(Collection entries)
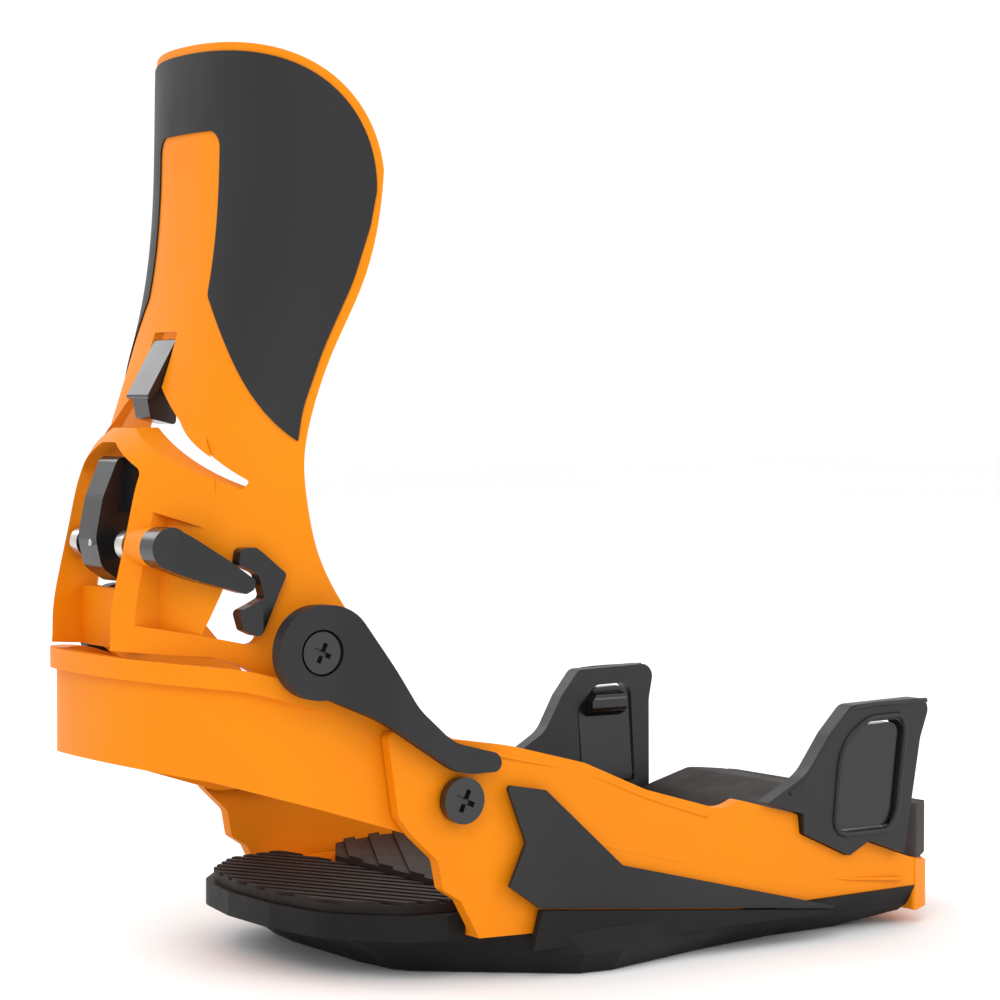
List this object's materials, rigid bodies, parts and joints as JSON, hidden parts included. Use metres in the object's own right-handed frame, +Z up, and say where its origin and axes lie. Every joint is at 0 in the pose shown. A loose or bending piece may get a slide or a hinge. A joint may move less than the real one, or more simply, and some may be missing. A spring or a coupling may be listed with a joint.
{
  "type": "step-in snowboard binding",
  "caption": "Strapless step-in snowboard binding with folding highback, heelcup, side release lever, sprung toe jaws, sliding toe ramp and slotted mounting disc.",
  "frame": {"origin": "centre of the mounting disc on the plane where the binding stands on the board", "axes": "+X towards the toe, +Y towards the inner side of a right foot (the release lever is on -Y), +Z up"},
  "size_m": [0.2778, 0.144, 0.2561],
  "materials": {
    "orange_shell": "satin",
    "dark_plastic": "satin",
    "dark_film": "satin",
    "tread_rubber": "matt, ribbed",
    "gloss_black": "gloss",
    "black_steel": "gloss black",
    "bare_steel": "satin"
  },
  "bodies": {
    "base": {"base_tray": "dark_plastic", "baseplate": "orange_shell", "side_panel_right": "dark_plastic", "side_panel_left": "dark_plastic", "heel_pad": "tread_rubber", "mounting_disc": "dark_plastic", "heelcup": "orange_shell", "heelcup_bolts": "black_steel", "heelcup_nuts": "bare_steel", "side_arm_right": "dark_plastic", "side_arm_left": "dark_plastic", "pivot_screws": "black_steel", "pivot_nuts": "bare_steel", "toe_hook_right": "dark_plastic", "toe_hook_left": "dark_plastic", "jaw_pins": "bare_steel"},
    "back": {"highback": "orange_shell", "highback_film": "dark_film", "lever_catch": "gloss_black"},
    "release": {"release_lever": "gloss_black", "lever_shaft": "bare_steel", "heel_latch": "gloss_black", "latch_roller": "bare_steel"},
    "lean": {"lean_adjuster": "gloss_black"},
    "jaw_right": {"toe_jaw_right": "gloss_black"},
    "jaw_left": {"toe_jaw_left": "gloss_black"},
    "toe": {"toe_ramp": "tread_rubber", "toe_cap": "orange_shell"},
    "cover": {"footbed_cover": "tread_rubber"}
  },
  "joints": [
    {"name": "highback_fold", "type": "hinge", "parent": "base", "child": "back", "pos_m": [-0.108, 0, 0.092], "axis": [0, 1, 0], "range_deg": [0, 52]},
    {"name": "lever_turn", "type": "hinge", "parent": "back", "child": "release", "pos_m": [-0.1397, 0, 0.1193], "axis": [0, 1, 0], "range_deg": [0, 24], "stiffness_Nm_per_rad": 0.15, "springref_deg": -22.92},
    {"name": "lean_flip", "type": "hinge", "parent": "back", "child": "lean", "pos_m": [-0.1212, 0, 0.1744], "axis": [0, 1, 0], "range_deg": [0, 60]},
    {"name": "jaw_right_open", "type": "hinge", "parent": "base", "child": "jaw_right", "pos_m": [0.0744, -0.0648, 0.0339], "axis": [0.9997, 0, -0.0231], "range_deg": [0, 8], "stiffness_Nm_per_rad": 0.3, "springref_deg": -11.46},
    {"name": "jaw_left_open", "type": "hinge", "parent": "base", "child": "jaw_left", "pos_m": [0.0744, 0.0648, 0.0339], "axis": [-0.9997, 0, 0.0231], "range_deg": [0, 8], "stiffness_Nm_per_rad": 0.3, "springref_deg": -11.46},
    {"name": "toe_slide", "type": "slide", "parent": "base", "child": "toe", "axis": [1, 0, 0], "range_m": [0, 0.012]},
    {"name": "cover_lift", "type": "hinge", "parent": "base", "child": "cover", "pos_m": [0.0708, 0, 0.023], "axis": [0, 1, 0], "range_deg": [0, 75]}
  ]
}
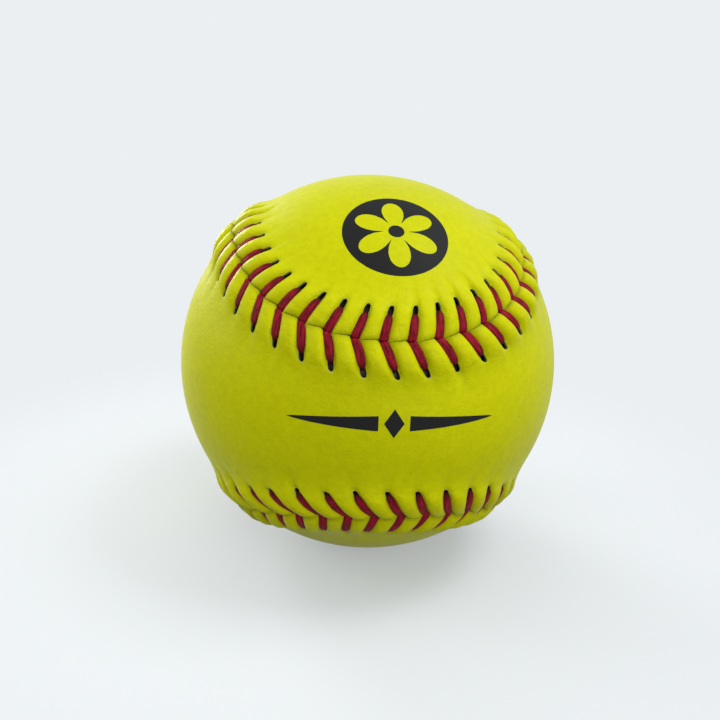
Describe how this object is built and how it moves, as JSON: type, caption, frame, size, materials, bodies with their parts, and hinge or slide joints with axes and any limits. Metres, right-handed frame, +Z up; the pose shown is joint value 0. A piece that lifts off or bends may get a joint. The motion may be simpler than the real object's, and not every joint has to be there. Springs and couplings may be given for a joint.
{
  "type": "softball",
  "caption": "Large hide-covered ball for bat-and-ball games, with two interlocking yellow panels sewn with raised red stitches over a moulded core.",
  "frame": {"origin": "centre of the ball", "axes": "+Z up, away from the floor the ball rests on; -Y towards the middle of the front panel's level waist; +Y towards the middle of the back panel's upright waist; +X to the right as seen from the front"},
  "size_m": [0.096, 0.0964, 0.096],
  "materials": {
    "core_foam": "moulded polyurethane, dull, with a fine skin",
    "dried_cement": "brushed-on latex cement, dried to a thin matt skin",
    "yellow_leather": "drum-dyed optic yellow cowhide, smooth fine grain, low sheen",
    "red_thread": "flat waxed polyester thread, low sheen"
  },
  "bodies": {
    "root": {"core": "core_foam", "cement_coat": "dried_cement", "front_panel": "yellow_leather", "back_panel": "yellow_leather", "first_thread": "red_thread", "second_thread": "red_thread"}
  },
  "joints": []
}
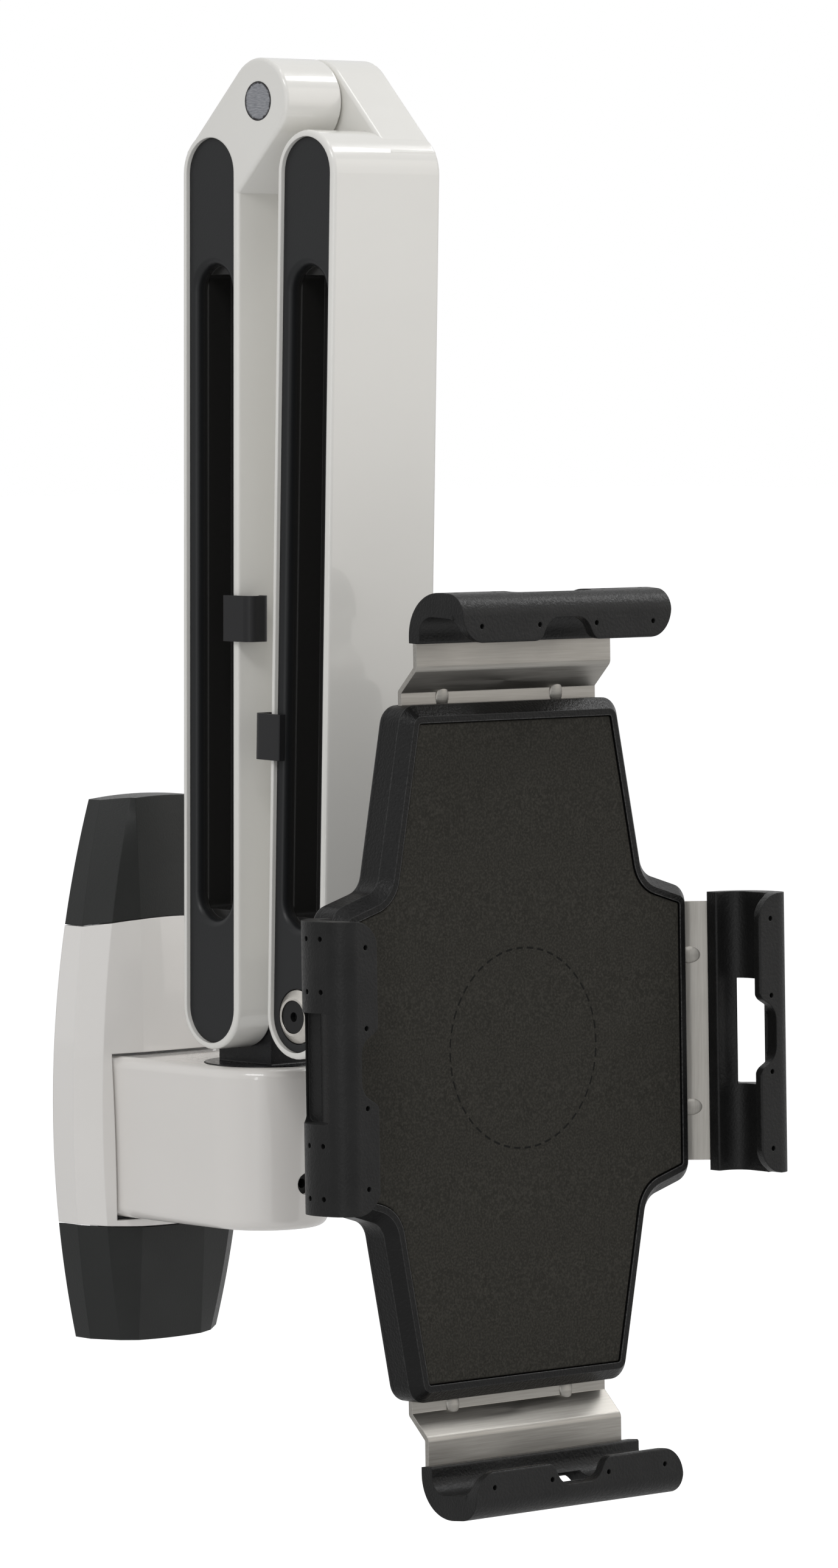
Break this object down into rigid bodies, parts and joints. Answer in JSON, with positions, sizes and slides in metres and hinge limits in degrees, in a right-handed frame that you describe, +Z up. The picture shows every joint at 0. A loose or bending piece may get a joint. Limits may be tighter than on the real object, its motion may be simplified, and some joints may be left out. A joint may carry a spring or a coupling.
{
  "type": "tablet wall mount",
  "caption": "Folding wall arm with a swivel base, cable troughs and a tilting cross-shaped tablet holder with sliding rubber-tipped brackets.",
  "frame": {"origin": "middle of the wall fixing pattern, on the wall plane", "axes": "+Z up the wall, +Y into the wall, the arm stands out towards -Y"},
  "size_m": [0.194, 0.2039, 0.4371],
  "materials": {
    "white_paint": "gloss white powder coat",
    "white_plastic": "gloss white moulding",
    "slate_plastic": "satin slate grey moulding",
    "charcoal_plastic": "satin charcoal moulding",
    "black_paint": "gloss black paint",
    "black_plastic": "fine textured black moulding",
    "black_steel": "blackened steel",
    "steel": "turned steel",
    "pin_steel": "blued steel",
    "bronze": "sintered bronze",
    "nylon": "natural nylon",
    "aluminium": "brushed aluminium sheet",
    "foam": "fine closed-cell foam",
    "rubber": "matt black rubber"
  },
  "bodies": {
    "wall_base": {"wall_plate": "steel", "top_cap": "slate_plastic", "bottom_cap": "slate_plastic", "base_cover": "white_plastic", "nose_block": "white_paint", "nose_screws": "steel", "upper_swivel_bush": "bronze", "lower_swivel_bush": "bronze", "tension_screw": "black_steel"},
    "swivel": {"swivel_knuckle": "black_paint", "spindle_washer": "steel", "spindle_nut": "steel"},
    "lower_arm": {"lower_arm_frame": "white_paint", "lower_arm_left_cover": "charcoal_plastic", "lower_arm_right_cover": "charcoal_plastic", "lower_cable_clip": "black_plastic", "lower_pivot_pin": "steel", "elbow_pin": "pin_steel", "elbow_washer": "nylon"},
    "upper_arm": {"upper_arm_frame": "white_paint", "upper_arm_left_cover": "charcoal_plastic", "upper_arm_right_cover": "charcoal_plastic", "upper_cable_clip": "black_plastic", "elbow_bush": "bronze", "tilt_ring_left": "steel", "tilt_ring_right": "steel", "tilt_bolt": "black_steel", "tilt_nut": "black_steel"},
    "knuckle": {"tilt_knuckle": "black_paint"},
    "head": {"head_link": "black_paint", "keeper_plate": "steel", "keeper_screws": "steel", "rotation_washer": "nylon", "head_swivel_pin": "black_steel"},
    "holder": {"front_shell": "black_plastic", "back_shell": "black_plastic", "foam_pad": "foam", "guide_screws": "black_steel", "shell_screws": "black_steel"},
    "top_slider": {"top_bracket": "aluminium", "top_hook": "rubber"},
    "right_slider": {"right_bracket": "aluminium", "right_hook": "rubber"},
    "bottom_slider": {"bottom_bracket": "aluminium", "bottom_hook": "rubber"},
    "left_slider": {"left_bracket": "aluminium", "left_hook": "rubber"}
  },
  "joints": [
    {"name": "base_swivel", "type": "hinge", "parent": "wall_base", "child": "swivel", "pos_m": [0, -0.06, 0], "axis": [0, 0, 1], "range_deg": [-60, 60]},
    {"name": "lower_arm_tilt", "type": "hinge", "parent": "swivel", "child": "lower_arm", "pos_m": [0, -0.06, 0.034], "axis": [1, 0, 0], "range_deg": [-8, 20]},
    {"name": "elbow", "type": "hinge", "parent": "lower_arm", "child": "upper_arm", "pos_m": [0, -0.08237, 0.314], "axis": [-1, 0, 0], "range_deg": [0, 170]},
    {"name": "head_tilt", "type": "hinge", "parent": "upper_arm", "child": "knuckle", "pos_m": [0, -0.09936, 0.03362], "axis": [1, 0, 0], "range_deg": [-15, 45]},
    {"name": "head_swivel", "type": "hinge", "parent": "knuckle", "child": "head", "pos_m": [0, -0.13035, 0.03438], "axis": [0, 0.0244, 0.9997], "range_deg": [-60, 60]},
    {"name": "holder_rotation", "type": "hinge", "parent": "head", "child": "holder", "pos_m": [0, -0.1675, 0.02826], "axis": [0, -0.9997, 0.0244], "range_deg": [-90, 90]},
    {"name": "top_slide", "type": "slide", "parent": "holder", "child": "top_slider", "axis": [0, 0.0244, 0.9997], "range_m": [-0.0005, 0.022]},
    {"name": "right_slide", "type": "slide", "parent": "holder", "child": "right_slider", "axis": [1, 0, 0], "range_m": [-0.0005, 0.022]},
    {"name": "bottom_slide", "type": "slide", "parent": "holder", "child": "bottom_slider", "axis": [0, -0.0244, -0.9997], "range_m": [-0.0005, 0.022]},
    {"name": "left_slide", "type": "slide", "parent": "holder", "child": "left_slider", "axis": [-1, 0, 0], "range_m": [-0.0005, 0.022]}
  ]
}
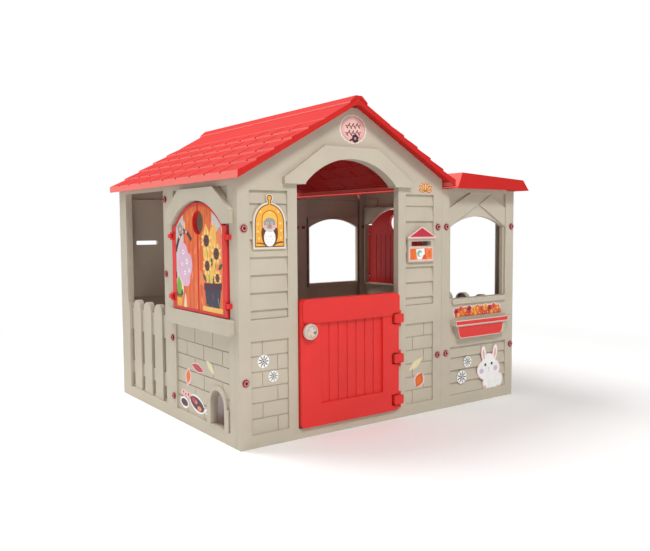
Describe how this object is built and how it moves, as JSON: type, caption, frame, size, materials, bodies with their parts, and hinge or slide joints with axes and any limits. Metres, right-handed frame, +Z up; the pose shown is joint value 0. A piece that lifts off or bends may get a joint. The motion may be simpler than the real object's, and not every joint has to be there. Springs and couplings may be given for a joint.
{
  "type": "playhouse",
  "caption": "Gabled moulded plastic playhouse with a lower annex, a half door that swings out, arched shuttered windows, picket openings and a planter box.",
  "frame": {"origin": "on the ground, under the middle of the rectangle that bounds the roofs", "axes": "+X from the gabled house towards the annex, along the front; +Y from the front with the half door to the back; +Z up"},
  "size_m": [1.228, 1.031, 1.043],
  "materials": {
    "wall_plastic": "satin",
    "roof_plastic": "satin",
    "red_plastic": "satin",
    "knob_plastic": "satin",
    "bolt_plastic": "satin"
  },
  "bodies": {
    "house": {"front_wall": "wall_plastic", "rear_wall": "wall_plastic", "left_window_wall": "wall_plastic", "right_window_wall": "wall_plastic", "left_fence_wall": "wall_plastic", "right_fence_wall": "wall_plastic", "annex_front_wall": "wall_plastic", "annex_rear_wall": "wall_plastic", "front_joining_post": "wall_plastic", "rear_joining_post": "wall_plastic", "roof_left": "roof_plastic", "roof_right": "roof_plastic", "roof_ridge_cap": "roof_plastic", "annex_roof": "roof_plastic", "door_hinge_clips": "red_plastic", "left_shutter_clips": "red_plastic", "right_shutter_clips": "red_plastic", "planter_box": "wall_plastic", "wall_bolts": "bolt_plastic", "wall_nuts": "bolt_plastic"},
    "door": {"door": "red_plastic"},
    "knob": {"door_knob": "knob_plastic", "door_latch": "red_plastic"},
    "left_front_leaf": {"left_shutter_front": "red_plastic"},
    "left_rear_leaf": {"left_shutter_rear": "red_plastic"},
    "right_front_leaf": {"right_shutter_front": "red_plastic"},
    "right_rear_leaf": {"right_shutter_rear": "red_plastic"}
  },
  "joints": [
    {"name": "door_hinge", "type": "hinge", "parent": "house", "child": "door", "pos_m": [0.007, -0.4775, 0.2], "axis": [0, 0, 1], "range_deg": [0, 110]},
    {"name": "knob_turn", "type": "hinge", "parent": "door", "child": "knob", "pos_m": [-0.361, -0.4775, 0.329], "axis": [0, 1, 0], "range_deg": [0, 90]},
    {"name": "left_front_shutter_hinge", "type": "hinge", "parent": "house", "child": "left_front_leaf", "pos_m": [-0.6016, -0.41, 0.5165], "axis": [0, 0, 1], "range_deg": [0, 110]},
    {"name": "left_rear_shutter_hinge", "type": "hinge", "parent": "house", "child": "left_rear_leaf", "pos_m": [-0.6016, -0.03, 0.5165], "axis": [0, 0, -1], "range_deg": [0, 110]},
    {"name": "right_front_shutter_hinge", "type": "hinge", "parent": "house", "child": "right_front_leaf", "pos_m": [0.5976, 0.008, 0.5165], "axis": [0, 0, -1], "range_deg": [0, 110]},
    {"name": "right_rear_shutter_hinge", "type": "hinge", "parent": "house", "child": "right_rear_leaf", "pos_m": [0.5976, 0.388, 0.5165], "axis": [0, 0, 1], "range_deg": [0, 110]}
  ]
}
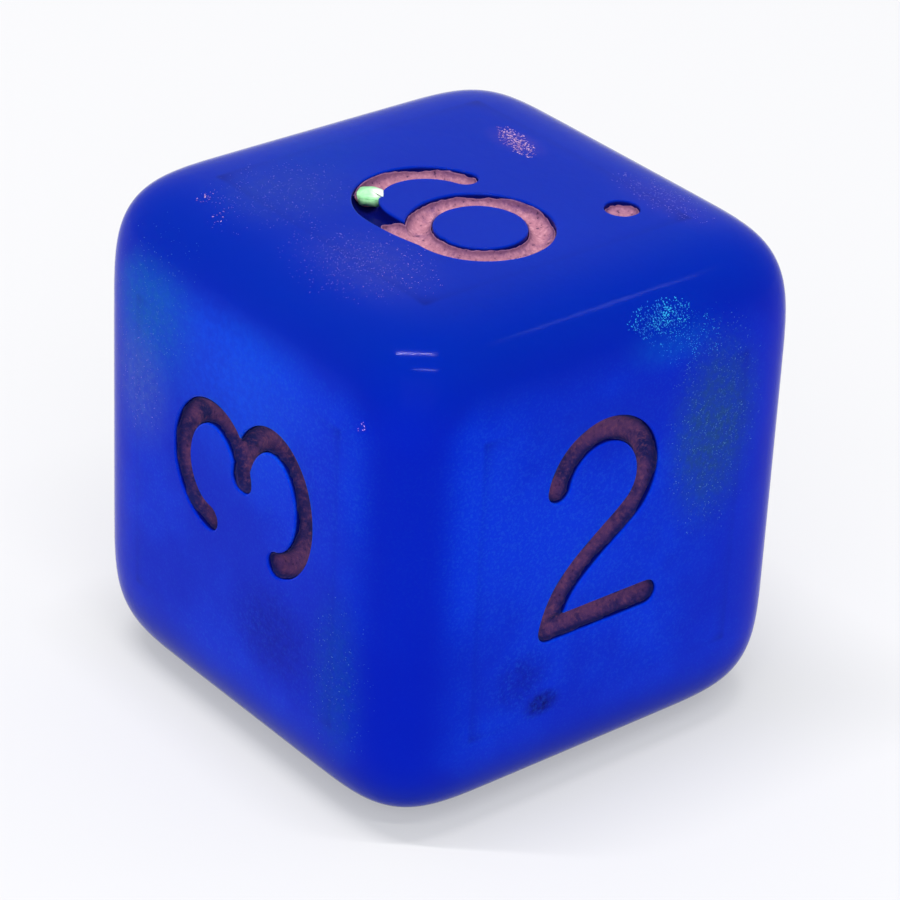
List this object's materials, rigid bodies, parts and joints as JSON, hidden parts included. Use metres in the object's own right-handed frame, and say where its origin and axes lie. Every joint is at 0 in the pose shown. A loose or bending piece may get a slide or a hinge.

Your objective: State how many lines of the records above contain the word "shown", giving only that number.

The response: 4